> YOUR INSTRUCTIONS
Every line below must be reproduced exactly. Copy them all.

> SUPPLIED DATA
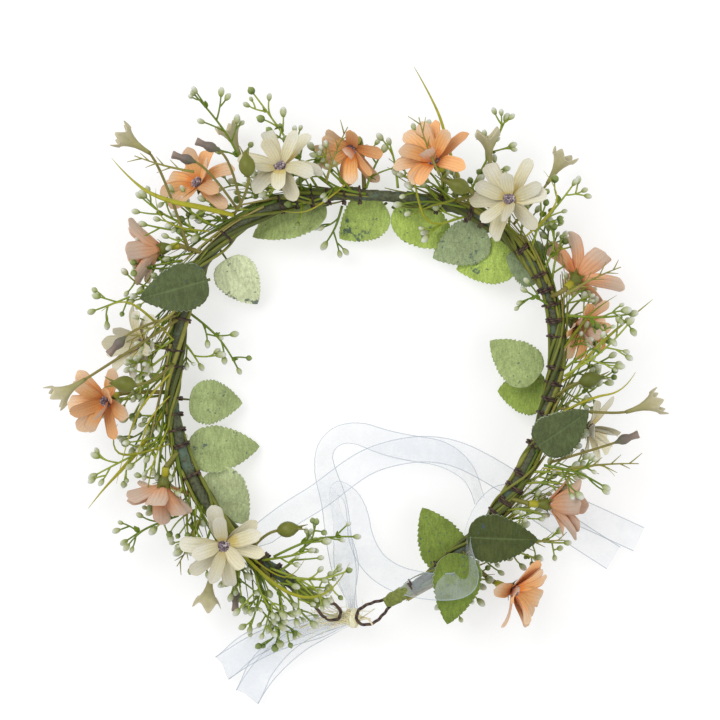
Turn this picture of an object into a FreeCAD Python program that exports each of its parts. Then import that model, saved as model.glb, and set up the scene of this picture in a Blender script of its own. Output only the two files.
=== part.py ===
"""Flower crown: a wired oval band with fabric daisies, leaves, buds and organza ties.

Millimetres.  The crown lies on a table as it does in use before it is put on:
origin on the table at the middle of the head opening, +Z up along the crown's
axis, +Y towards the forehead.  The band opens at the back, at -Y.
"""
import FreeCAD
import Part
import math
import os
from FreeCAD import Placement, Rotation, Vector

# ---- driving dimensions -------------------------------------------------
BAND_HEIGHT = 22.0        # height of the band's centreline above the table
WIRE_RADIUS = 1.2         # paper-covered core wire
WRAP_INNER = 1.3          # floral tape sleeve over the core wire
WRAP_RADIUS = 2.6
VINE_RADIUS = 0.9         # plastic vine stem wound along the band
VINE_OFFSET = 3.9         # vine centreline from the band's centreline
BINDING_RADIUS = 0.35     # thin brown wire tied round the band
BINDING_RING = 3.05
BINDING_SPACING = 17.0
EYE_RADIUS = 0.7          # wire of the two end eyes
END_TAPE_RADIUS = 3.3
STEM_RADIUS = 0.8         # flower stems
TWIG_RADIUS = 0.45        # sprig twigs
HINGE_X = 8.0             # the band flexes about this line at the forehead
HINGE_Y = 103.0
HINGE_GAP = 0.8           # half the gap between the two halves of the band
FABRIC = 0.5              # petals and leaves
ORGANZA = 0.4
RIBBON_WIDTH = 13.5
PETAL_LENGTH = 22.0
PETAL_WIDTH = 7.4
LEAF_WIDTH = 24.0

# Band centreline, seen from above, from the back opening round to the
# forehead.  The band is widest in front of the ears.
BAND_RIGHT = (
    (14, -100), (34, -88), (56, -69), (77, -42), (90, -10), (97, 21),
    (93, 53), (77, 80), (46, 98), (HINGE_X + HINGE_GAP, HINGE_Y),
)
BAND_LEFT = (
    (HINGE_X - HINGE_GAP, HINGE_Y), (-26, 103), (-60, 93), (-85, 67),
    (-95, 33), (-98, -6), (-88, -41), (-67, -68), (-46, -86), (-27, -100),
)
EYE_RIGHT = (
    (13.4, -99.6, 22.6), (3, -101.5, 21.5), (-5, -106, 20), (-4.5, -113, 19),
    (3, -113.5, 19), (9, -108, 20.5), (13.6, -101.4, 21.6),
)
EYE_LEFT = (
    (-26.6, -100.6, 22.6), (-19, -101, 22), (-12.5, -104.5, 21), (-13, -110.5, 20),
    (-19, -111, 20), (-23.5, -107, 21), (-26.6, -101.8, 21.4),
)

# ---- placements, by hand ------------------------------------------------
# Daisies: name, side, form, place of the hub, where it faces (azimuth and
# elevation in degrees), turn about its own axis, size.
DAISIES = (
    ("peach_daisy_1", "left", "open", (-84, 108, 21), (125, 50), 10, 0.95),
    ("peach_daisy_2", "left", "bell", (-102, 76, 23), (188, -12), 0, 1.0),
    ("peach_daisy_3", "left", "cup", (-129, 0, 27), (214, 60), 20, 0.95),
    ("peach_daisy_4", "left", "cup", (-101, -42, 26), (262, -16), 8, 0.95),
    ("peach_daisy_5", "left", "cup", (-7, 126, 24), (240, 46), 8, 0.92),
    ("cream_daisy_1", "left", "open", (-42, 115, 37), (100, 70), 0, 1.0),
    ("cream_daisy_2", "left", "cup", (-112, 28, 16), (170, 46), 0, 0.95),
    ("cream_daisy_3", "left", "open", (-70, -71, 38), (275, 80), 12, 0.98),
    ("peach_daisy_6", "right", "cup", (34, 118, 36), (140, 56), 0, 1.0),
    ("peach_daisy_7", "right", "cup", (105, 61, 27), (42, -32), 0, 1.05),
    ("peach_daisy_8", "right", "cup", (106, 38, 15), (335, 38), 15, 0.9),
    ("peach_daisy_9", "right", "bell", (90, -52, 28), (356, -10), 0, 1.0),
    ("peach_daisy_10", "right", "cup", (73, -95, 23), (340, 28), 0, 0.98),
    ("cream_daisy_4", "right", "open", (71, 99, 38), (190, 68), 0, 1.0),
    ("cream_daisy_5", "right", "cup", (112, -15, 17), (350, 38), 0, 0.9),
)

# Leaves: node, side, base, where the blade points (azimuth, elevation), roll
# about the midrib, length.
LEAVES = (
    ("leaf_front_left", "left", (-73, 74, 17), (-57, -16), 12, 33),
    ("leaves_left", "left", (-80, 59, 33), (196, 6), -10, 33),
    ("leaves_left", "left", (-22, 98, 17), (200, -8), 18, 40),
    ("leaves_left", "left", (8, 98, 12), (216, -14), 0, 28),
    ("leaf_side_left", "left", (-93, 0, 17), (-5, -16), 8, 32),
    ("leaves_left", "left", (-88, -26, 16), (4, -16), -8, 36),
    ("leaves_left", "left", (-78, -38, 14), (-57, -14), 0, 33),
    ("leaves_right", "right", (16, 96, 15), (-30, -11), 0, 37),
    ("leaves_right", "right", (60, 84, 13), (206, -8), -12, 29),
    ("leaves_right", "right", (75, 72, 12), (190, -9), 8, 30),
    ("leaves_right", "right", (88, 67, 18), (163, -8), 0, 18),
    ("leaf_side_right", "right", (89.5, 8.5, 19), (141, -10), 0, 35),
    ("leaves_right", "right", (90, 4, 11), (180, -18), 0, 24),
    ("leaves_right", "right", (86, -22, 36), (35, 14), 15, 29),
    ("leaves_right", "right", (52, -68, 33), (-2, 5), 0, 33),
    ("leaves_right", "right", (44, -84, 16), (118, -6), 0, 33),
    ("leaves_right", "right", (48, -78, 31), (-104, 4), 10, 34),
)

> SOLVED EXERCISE
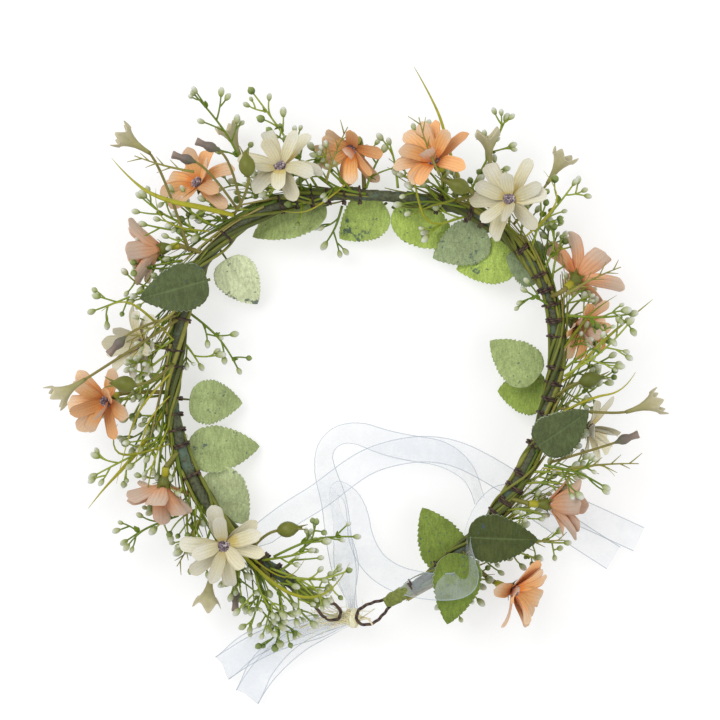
Turn this picture of an object into a FreeCAD Python program that exports each of its parts. Then import that model, saved as model.glb, and set up the scene of this picture in a Blender script of its own. Output only the two files.
=== part.py ===
"""Flower crown: a wired oval band with fabric daisies, leaves, buds and organza ties.

Millimetres.  The crown lies on a table as it does in use before it is put on:
origin on the table at the middle of the head opening, +Z up along the crown's
axis, +Y towards the forehead.  The band opens at the back, at -Y.
"""
import FreeCAD
import Part
import math
import os
from FreeCAD import Placement, Rotation, Vector

# ---- driving dimensions -------------------------------------------------
BAND_HEIGHT = 22.0        # height of the band's centreline above the table
WIRE_RADIUS = 1.2         # paper-covered core wire
WRAP_INNER = 1.3          # floral tape sleeve over the core wire
WRAP_RADIUS = 2.6
VINE_RADIUS = 0.9         # plastic vine stem wound along the band
VINE_OFFSET = 3.9         # vine centreline from the band's centreline
BINDING_RADIUS = 0.35     # thin brown wire tied round the band
BINDING_RING = 3.05
BINDING_SPACING = 17.0
EYE_RADIUS = 0.7          # wire of the two end eyes
END_TAPE_RADIUS = 3.3
STEM_RADIUS = 0.8         # flower stems
TWIG_RADIUS = 0.45        # sprig twigs
HINGE_X = 8.0             # the band flexes about this line at the forehead
HINGE_Y = 103.0
HINGE_GAP = 0.8           # half the gap between the two halves of the band
FABRIC = 0.5              # petals and leaves
ORGANZA = 0.4
RIBBON_WIDTH = 13.5
PETAL_LENGTH = 22.0
PETAL_WIDTH = 7.4
LEAF_WIDTH = 24.0

# Band centreline, seen from above, from the back opening round to the
# forehead.  The band is widest in front of the ears.
BAND_RIGHT = (
    (14, -100), (34, -88), (56, -69), (77, -42), (90, -10), (97, 21),
    (93, 53), (77, 80), (46, 98), (HINGE_X + HINGE_GAP, HINGE_Y),
)
BAND_LEFT = (
    (HINGE_X - HINGE_GAP, HINGE_Y), (-26, 103), (-60, 93), (-85, 67),
    (-95, 33), (-98, -6), (-88, -41), (-67, -68), (-46, -86), (-27, -100),
)
EYE_RIGHT = (
    (13.4, -99.6, 22.6), (3, -101.5, 21.5), (-5, -106, 20), (-4.5, -113, 19),
    (3, -113.5, 19), (9, -108, 20.5), (13.6, -101.4, 21.6),
)
EYE_LEFT = (
    (-26.6, -100.6, 22.6), (-19, -101, 22), (-12.5, -104.5, 21), (-13, -110.5, 20),
    (-19, -111, 20), (-23.5, -107, 21), (-26.6, -101.8, 21.4),
)

# ---- placements, by hand ------------------------------------------------
# Daisies: name, side, form, place of the hub, where it faces (azimuth and
# elevation in degrees), turn about its own axis, size.
DAISIES = (
    ("peach_daisy_1", "left", "open", (-84, 108, 21), (125, 50), 10, 0.95),
    ("peach_daisy_2", "left", "bell", (-102, 76, 23), (188, -12), 0, 1.0),
    ("peach_daisy_3", "left", "cup", (-129, 0, 27), (214, 60), 20, 0.95),
    ("peach_daisy_4", "left", "cup", (-101, -42, 26), (262, -16), 8, 0.95),
    ("peach_daisy_5", "left", "cup", (-7, 126, 24), (240, 46), 8, 0.92),
    ("cream_daisy_1", "left", "open", (-42, 115, 37), (100, 70), 0, 1.0),
    ("cream_daisy_2", "left", "cup", (-112, 28, 16), (170, 46), 0, 0.95),
    ("cream_daisy_3", "left", "open", (-70, -71, 38), (275, 80), 12, 0.98),
    ("peach_daisy_6", "right", "cup", (34, 118, 36), (140, 56), 0, 1.0),
    ("peach_daisy_7", "right", "cup", (105, 61, 27), (42, -32), 0, 1.05),
    ("peach_daisy_8", "right", "cup", (106, 38, 15), (335, 38), 15, 0.9),
    ("peach_daisy_9", "right", "bell", (90, -52, 28), (356, -10), 0, 1.0),
    ("peach_daisy_10", "right", "cup", (73, -95, 23), (340, 28), 0, 0.98),
    ("cream_daisy_4", "right", "open", (71, 99, 38), (190, 68), 0, 1.0),
    ("cream_daisy_5", "right", "cup", (112, -15, 17), (350, 38), 0, 0.9),
)

# Leaves: node, side, base, where the blade points (azimuth, elevation), roll
# about the midrib, length.
LEAVES = (
    ("leaf_front_left", "left", (-73, 74, 17), (-57, -16), 12, 33),
    ("leaves_left", "left", (-80, 59, 33), (196, 6), -10, 33),
    ("leaves_left", "left", (-22, 98, 17), (200, -8), 18, 40),
    ("leaves_left", "left", (8, 98, 12), (216, -14), 0, 28),
    ("leaf_side_left", "left", (-93, 0, 17), (-5, -16), 8, 32),
    ("leaves_left", "left", (-88, -26, 16), (4, -16), -8, 36),
    ("leaves_left", "left", (-78, -38, 14), (-57, -14), 0, 33),
    ("leaves_right", "right", (16, 96, 15), (-30, -11), 0, 37),
    ("leaves_right", "right", (60, 84, 13), (206, -8), -12, 29),
    ("leaves_right", "right", (75, 72, 12), (190, -9), 8, 30),
    ("leaves_right", "right", (88, 67, 18), (163, -8), 0, 18),
    ("leaf_side_right", "right", (89.5, 8.5, 19), (141, -10), 0, 35),
    ("leaves_right", "right", (90, 4, 11), (180, -18), 0, 24),
    ("leaves_right", "right", (86, -22, 36), (35, 14), 15, 29),
    ("leaves_right", "right", (52, -68, 33), (-2, 5), 0, 33),
    ("leaves_right", "right", (44, -84, 16), (118, -6), 0, 33),
    ("leaves_right", "right", (48, -78, 31), (-104, 4), 10, 34),
)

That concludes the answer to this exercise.